Another third is intensely critical of TV violence and rejects it outright. These viewers are most likely to be women, upper middle-class, over 50, news-oriented and residents of middle-sized cities.
The remaining audience, while recognizing the rights of other viewers who olike violence and recognizing that television should reflect multiplicity in what it shows, also feels anxiety about what effect violence may have on children. This group also feels that excessive portrayal of violence "is reflecting an unrealistic view of American life which distorts the understanding of it by other members of society."
These viewers are most likely to be lower middle-class, between 35-49, and unlike the other groups use TV extensively for entertainment and information, the survey reported.
The section on violence concluded: "TV programmers need to recognize an important, underlying sociological factor that exerts a major force upon viewers' attitudes toward TV violence. It is a primary goal of all developed societies to control, redirect and reduce physical violence so that it is no longer personally harmful and destructive. The rising urban crime has only intensified this goal within the United States in recent years.

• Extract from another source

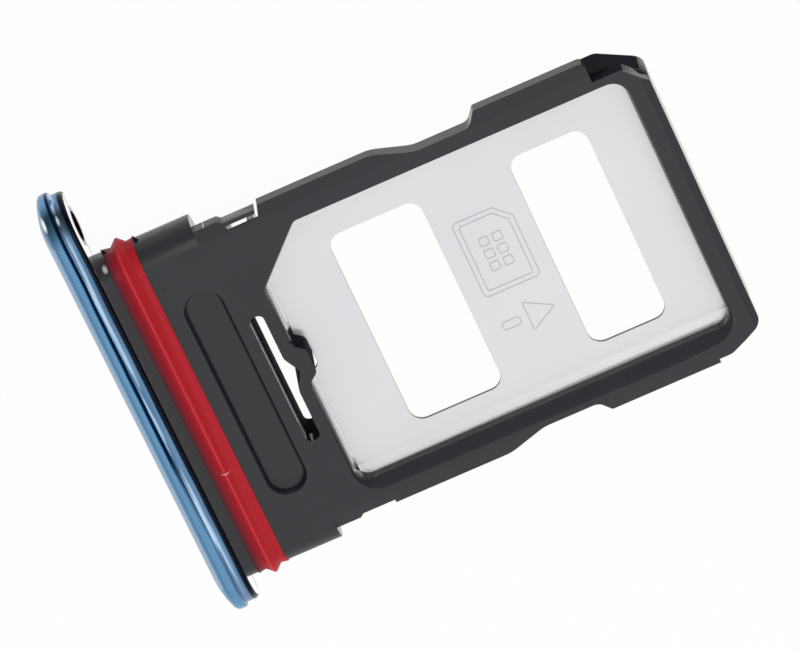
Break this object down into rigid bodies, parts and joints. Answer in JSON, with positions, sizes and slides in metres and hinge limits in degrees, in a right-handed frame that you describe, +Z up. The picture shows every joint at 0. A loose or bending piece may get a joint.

"All too often in the audience's eyes, violence as portrayed on TV is not consistent with goals in terms of clearly defining its consequences and condemning it as a social behavior pattern. As a result there is a developing attitude among the audience, that if the TV industry itself will not support and reflect these social goals, then those groups (government, special interest organization, etc.) who wish to do so, should be allowed to do so."
The study was done in two parts, the first involved a sample of 504 adults, 18 years and older, in large, medium and small cities in the Northeast, South and central part of the country and on the West Coast. In February of this year, McHugh and Hoffman and KPR commissioned Trendex Inc. to conduct a television survey with its national stratified sample to verify the key attitude held and defined by the public in the first study. This survey interviewed 1,093 adults.